De par son statut, Star Wars appartient également au patrimoine culturel mondial, le défigurer est inadmissible, quelque soit le degré de sensibilité de chacun envers ces films. Certes, il en est l’initiateur mais il a également un devoir moral envers la communauté (pas seulement celle des fans) et ne peut donc s’octroyer tous les droits. Alexandre O.Philippe exprime tout ceci parfaitement dans ce documentaire qui est très loin de se contenter de taper sur la tête de George Lucas.
Enfin, le dernier épisode revient sur la prélogie qui voit Lucas se détourner complètement de l’esprit originel, provoquant un rejet total des fans qui cette fois-ci se sentent carrément souillés. Certains chantent même que Lucas a violé leur enfance (George Lucas raped our chilhood, une chanson que l’on retrouve en intégralité dans un des bonus du DVD). On pensait que le fait de faire tirer Greedo en premier, dans le face-à-face avec Han Solo dans la cantina, était le summum de la trahison mais toute la prélogie apparaît comme une injure aux plus profondes aspirations (la Force, élément mystique présent en chacun, est maintenant une histoire de midi-chloriens possédés par quelques-uns) et motivations des personnages et des spectateurs. Cette fois-ci, il ne s’agit plus de colère mais de haine. On voit même certains fans éructer, face caméra, leurs sentiments.
L’évolution de cette saga n’est peut être pas si surprenante si l’on tient compte de l’embarrassant The Star Wars Holiday Special, émission concoctée par Lucas en 1978 pour la télé où les personnages de Luke, Leïa, Solo et Chewbacca se ridiculisent dans des décors kitschissimes, ou la manière de Lucas de décrire à Richard Marquand sa vision du Retour du jedi, un mix improbable entre Benji et la noirceur de L’Empire contre-Attaque.
The People Vs. George Lucas constitue un documentaire très intéressant et enrichissant qui se termine un peu trop abruptement mais qui, en donnant la parole à des voix non estampillées Lucasfilm, aura permis de mettre à jour les dissensions entre fans et créateur et la volonté de reprendre le contrôle de son œuvre par Lucas.

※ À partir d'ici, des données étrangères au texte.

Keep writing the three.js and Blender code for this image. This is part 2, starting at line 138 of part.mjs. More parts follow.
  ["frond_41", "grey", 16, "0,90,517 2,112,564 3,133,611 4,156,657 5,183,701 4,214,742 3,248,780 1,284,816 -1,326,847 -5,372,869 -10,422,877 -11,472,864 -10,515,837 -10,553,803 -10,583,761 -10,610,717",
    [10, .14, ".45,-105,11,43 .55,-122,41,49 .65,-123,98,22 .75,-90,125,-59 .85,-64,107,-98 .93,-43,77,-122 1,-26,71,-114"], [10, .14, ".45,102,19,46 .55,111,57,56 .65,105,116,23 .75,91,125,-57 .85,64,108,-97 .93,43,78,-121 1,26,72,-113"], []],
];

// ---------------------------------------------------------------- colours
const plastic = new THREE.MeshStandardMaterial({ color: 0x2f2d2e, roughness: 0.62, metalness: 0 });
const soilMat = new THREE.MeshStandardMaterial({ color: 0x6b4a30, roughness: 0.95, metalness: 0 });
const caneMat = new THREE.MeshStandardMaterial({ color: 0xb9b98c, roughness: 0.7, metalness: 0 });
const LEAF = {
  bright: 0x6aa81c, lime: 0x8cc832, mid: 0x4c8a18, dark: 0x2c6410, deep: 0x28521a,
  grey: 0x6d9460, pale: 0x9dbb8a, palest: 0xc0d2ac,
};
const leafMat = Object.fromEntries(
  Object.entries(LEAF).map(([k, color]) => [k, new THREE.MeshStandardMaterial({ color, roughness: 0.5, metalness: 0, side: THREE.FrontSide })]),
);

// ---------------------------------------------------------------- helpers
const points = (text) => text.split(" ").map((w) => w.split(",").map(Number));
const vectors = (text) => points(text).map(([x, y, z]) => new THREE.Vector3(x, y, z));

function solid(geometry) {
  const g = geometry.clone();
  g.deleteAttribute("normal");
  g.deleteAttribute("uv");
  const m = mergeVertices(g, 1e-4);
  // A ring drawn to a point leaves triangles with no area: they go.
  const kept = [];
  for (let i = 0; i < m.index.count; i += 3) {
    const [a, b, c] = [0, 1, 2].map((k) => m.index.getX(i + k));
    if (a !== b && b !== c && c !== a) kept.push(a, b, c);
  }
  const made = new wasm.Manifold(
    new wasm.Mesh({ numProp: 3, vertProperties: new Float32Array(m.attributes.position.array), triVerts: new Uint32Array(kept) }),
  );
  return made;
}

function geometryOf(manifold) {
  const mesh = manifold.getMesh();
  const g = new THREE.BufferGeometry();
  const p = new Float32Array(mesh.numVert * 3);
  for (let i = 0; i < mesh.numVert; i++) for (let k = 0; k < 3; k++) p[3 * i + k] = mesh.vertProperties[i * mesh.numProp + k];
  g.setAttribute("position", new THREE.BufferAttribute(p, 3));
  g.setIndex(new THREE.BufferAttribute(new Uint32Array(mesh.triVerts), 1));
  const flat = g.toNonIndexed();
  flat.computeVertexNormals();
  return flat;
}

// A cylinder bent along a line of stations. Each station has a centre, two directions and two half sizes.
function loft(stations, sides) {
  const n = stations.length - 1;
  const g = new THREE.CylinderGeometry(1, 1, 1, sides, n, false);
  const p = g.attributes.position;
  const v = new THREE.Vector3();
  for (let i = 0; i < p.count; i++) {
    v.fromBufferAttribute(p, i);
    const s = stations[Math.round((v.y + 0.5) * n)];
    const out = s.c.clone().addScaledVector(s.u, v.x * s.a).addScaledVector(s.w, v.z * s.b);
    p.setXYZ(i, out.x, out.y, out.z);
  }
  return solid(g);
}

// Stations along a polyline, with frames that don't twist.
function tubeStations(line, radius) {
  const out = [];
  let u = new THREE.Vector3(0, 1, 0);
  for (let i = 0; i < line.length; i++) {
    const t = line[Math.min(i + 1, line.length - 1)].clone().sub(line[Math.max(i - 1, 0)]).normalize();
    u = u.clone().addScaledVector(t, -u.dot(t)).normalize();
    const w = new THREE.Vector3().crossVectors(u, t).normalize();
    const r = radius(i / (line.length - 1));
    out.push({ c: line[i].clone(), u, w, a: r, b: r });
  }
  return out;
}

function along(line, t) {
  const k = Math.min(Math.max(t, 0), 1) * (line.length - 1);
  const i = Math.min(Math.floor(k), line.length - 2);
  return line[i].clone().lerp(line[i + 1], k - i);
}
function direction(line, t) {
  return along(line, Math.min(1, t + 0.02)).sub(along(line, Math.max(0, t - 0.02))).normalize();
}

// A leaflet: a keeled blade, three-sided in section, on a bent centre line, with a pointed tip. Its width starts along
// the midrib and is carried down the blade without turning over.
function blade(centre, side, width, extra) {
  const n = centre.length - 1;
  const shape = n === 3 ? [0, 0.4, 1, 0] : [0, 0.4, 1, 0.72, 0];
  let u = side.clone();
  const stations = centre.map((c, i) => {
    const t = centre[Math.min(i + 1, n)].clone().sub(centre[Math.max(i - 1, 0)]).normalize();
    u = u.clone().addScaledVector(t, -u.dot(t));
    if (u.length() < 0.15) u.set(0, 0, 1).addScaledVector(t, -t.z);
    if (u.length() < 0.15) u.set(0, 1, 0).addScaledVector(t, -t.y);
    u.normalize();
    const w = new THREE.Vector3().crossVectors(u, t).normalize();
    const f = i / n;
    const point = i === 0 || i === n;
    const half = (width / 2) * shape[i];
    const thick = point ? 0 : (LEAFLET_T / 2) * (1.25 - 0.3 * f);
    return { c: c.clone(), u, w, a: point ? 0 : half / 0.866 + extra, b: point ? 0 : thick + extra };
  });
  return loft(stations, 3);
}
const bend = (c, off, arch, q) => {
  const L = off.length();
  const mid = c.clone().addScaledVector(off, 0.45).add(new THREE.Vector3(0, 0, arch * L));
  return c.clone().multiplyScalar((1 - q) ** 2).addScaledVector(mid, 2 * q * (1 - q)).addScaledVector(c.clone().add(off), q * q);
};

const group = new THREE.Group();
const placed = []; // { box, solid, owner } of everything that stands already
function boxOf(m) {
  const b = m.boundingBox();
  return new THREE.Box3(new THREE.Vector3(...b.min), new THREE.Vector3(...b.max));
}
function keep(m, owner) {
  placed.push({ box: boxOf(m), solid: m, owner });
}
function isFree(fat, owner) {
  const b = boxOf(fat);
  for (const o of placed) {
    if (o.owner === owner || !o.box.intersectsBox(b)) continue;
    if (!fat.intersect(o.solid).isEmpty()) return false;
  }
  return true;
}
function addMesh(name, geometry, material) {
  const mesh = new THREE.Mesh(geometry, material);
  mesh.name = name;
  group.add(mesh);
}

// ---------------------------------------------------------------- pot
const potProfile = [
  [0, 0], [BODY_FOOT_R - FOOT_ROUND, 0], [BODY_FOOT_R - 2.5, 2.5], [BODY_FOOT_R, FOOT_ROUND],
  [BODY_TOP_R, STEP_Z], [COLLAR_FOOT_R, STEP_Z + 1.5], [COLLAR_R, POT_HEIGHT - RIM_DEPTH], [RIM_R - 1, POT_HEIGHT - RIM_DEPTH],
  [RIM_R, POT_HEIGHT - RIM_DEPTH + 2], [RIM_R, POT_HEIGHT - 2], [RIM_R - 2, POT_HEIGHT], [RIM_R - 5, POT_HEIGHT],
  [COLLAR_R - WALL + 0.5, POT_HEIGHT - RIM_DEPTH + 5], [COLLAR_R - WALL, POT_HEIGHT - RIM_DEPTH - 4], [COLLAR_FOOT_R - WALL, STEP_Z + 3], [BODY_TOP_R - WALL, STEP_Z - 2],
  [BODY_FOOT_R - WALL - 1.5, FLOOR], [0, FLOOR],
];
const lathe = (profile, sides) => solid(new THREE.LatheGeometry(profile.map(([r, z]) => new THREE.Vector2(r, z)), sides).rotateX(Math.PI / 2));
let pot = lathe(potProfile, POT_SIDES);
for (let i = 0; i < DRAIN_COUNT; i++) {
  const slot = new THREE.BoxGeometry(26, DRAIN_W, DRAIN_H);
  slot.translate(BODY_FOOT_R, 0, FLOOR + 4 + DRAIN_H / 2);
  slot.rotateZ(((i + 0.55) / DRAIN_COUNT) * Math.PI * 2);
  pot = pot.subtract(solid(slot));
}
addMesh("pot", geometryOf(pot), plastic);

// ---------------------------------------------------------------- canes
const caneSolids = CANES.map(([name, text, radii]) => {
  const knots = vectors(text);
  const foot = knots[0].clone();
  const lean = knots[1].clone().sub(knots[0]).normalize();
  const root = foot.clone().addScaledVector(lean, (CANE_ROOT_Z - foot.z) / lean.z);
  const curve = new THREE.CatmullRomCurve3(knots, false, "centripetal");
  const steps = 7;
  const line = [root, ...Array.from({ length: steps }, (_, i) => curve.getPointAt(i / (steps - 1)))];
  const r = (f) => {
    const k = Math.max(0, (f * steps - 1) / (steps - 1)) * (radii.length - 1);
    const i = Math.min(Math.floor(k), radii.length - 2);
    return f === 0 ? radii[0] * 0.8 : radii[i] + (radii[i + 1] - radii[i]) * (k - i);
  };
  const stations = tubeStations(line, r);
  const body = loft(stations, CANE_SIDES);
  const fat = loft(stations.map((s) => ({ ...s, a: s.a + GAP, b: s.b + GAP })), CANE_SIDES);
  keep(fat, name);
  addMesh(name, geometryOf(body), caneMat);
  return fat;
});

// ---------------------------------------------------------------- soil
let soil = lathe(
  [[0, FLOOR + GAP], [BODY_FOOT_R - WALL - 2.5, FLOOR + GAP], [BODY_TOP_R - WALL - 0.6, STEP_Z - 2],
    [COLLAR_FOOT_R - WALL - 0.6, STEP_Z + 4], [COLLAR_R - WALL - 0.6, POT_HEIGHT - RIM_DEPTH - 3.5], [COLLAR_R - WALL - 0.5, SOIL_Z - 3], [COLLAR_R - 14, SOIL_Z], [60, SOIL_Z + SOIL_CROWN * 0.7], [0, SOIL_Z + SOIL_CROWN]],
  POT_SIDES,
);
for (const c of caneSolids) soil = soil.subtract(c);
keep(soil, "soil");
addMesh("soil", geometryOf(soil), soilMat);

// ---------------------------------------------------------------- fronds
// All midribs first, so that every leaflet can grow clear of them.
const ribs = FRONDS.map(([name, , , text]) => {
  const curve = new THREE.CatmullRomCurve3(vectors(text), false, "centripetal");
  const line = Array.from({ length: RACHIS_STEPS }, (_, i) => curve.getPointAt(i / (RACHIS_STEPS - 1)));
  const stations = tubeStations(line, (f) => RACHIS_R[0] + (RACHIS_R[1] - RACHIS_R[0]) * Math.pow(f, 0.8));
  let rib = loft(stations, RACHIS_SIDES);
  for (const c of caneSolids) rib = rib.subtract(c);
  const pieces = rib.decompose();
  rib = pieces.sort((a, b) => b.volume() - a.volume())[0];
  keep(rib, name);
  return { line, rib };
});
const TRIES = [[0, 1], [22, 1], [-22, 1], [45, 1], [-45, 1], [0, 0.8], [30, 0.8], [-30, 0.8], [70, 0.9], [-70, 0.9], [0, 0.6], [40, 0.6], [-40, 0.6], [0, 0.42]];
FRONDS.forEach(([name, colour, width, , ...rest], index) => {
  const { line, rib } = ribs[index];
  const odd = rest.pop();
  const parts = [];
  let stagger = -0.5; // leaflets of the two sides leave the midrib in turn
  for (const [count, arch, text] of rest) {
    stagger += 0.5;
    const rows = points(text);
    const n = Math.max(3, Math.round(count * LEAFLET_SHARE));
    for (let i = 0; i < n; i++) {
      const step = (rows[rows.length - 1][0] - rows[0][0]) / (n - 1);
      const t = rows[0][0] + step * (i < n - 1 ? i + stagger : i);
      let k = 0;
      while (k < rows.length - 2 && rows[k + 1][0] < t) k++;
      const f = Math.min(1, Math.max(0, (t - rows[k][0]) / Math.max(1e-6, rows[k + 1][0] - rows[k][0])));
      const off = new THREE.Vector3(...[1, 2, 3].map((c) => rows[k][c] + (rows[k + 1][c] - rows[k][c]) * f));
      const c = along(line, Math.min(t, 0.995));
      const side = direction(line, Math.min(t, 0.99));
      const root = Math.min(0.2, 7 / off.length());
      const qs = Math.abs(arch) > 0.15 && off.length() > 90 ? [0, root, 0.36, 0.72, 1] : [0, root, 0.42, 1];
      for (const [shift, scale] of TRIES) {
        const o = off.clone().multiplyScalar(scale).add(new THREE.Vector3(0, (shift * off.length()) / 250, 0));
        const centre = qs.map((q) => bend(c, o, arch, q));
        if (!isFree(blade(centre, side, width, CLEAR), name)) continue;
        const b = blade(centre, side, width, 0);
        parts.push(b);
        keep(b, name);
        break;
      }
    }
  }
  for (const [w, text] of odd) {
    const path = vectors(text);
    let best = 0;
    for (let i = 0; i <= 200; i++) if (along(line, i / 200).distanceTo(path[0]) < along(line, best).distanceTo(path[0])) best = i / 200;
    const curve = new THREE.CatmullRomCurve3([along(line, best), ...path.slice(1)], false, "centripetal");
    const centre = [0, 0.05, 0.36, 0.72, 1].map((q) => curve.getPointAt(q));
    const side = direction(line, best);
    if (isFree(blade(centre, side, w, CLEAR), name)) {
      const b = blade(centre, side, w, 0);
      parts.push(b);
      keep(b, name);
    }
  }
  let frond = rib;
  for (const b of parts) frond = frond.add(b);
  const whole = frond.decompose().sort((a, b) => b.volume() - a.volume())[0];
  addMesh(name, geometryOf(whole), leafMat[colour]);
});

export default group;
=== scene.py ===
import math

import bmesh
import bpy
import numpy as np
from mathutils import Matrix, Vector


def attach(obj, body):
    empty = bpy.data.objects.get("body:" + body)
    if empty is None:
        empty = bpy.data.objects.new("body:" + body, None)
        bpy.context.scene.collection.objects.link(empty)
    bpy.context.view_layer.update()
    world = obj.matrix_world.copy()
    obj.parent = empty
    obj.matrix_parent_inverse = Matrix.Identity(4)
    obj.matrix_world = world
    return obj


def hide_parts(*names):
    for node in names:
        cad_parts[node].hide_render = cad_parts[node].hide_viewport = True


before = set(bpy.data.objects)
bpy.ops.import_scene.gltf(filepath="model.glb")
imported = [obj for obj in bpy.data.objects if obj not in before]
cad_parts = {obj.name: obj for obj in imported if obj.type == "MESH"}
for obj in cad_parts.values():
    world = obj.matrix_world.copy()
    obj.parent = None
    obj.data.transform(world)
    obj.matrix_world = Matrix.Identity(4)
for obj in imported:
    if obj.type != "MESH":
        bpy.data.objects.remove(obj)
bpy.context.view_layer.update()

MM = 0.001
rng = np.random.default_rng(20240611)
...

Seul gros bémol, l’absence de propos analytiques permettant d’expliquer (ou tenter de) l’enfermement de Lucas dans sa névrose, pourquoi il a décidé de se séparer de la plupart de ses collaborateurs qui étaient pour lui autant de gardes-fous (Marcia Lucas, sa femme et sa monteuse, Gary Kurtz, le producteur, Phil Tippett, conception des effets-spéciaux, etc.). Des lacunes en partie comblées avec de larges extraits des entretiens accordés par Gary Kurtz, Ann Skinner, la scripte et Dale Pollock, le biographe de Lucas qui tira des innombrables entretiens audio un livre, Skywalking. La soif d’en connaître plus sur les tenants et aboutissants artistiques, mythologiques, inconscients de Star Wars sera également en partie étanchée par le reportage montant les entretiens accordés par trois experts, les universitaires Renan Cros et Pierre Berthoumieu et le journaliste Rafik Djoumi.
Au final, un DVD assez complet qui permettra de répondre partiellement aux interrogations suscitées par les actes de George Lucas. Un homme complexe dont l’attitude envers son grand-œuvre l’apparente à un passionnant cas clinique. Car au final, le réalisateur devenu maître d’un véritable empire semble se donner du mal pour en finir une bonne fois pour toutes avec cette saga qui lui a apporté la renommée mais qui est également une véritable malédiction pour ses velléités d’un cinéma plus expérimental. George Lucas est devenu cette figure tragique ultime qu’est Darth Vader, reste à savoir maintenant s’il atteindra la rédemption de la première trilogie ou la dépression de la seconde.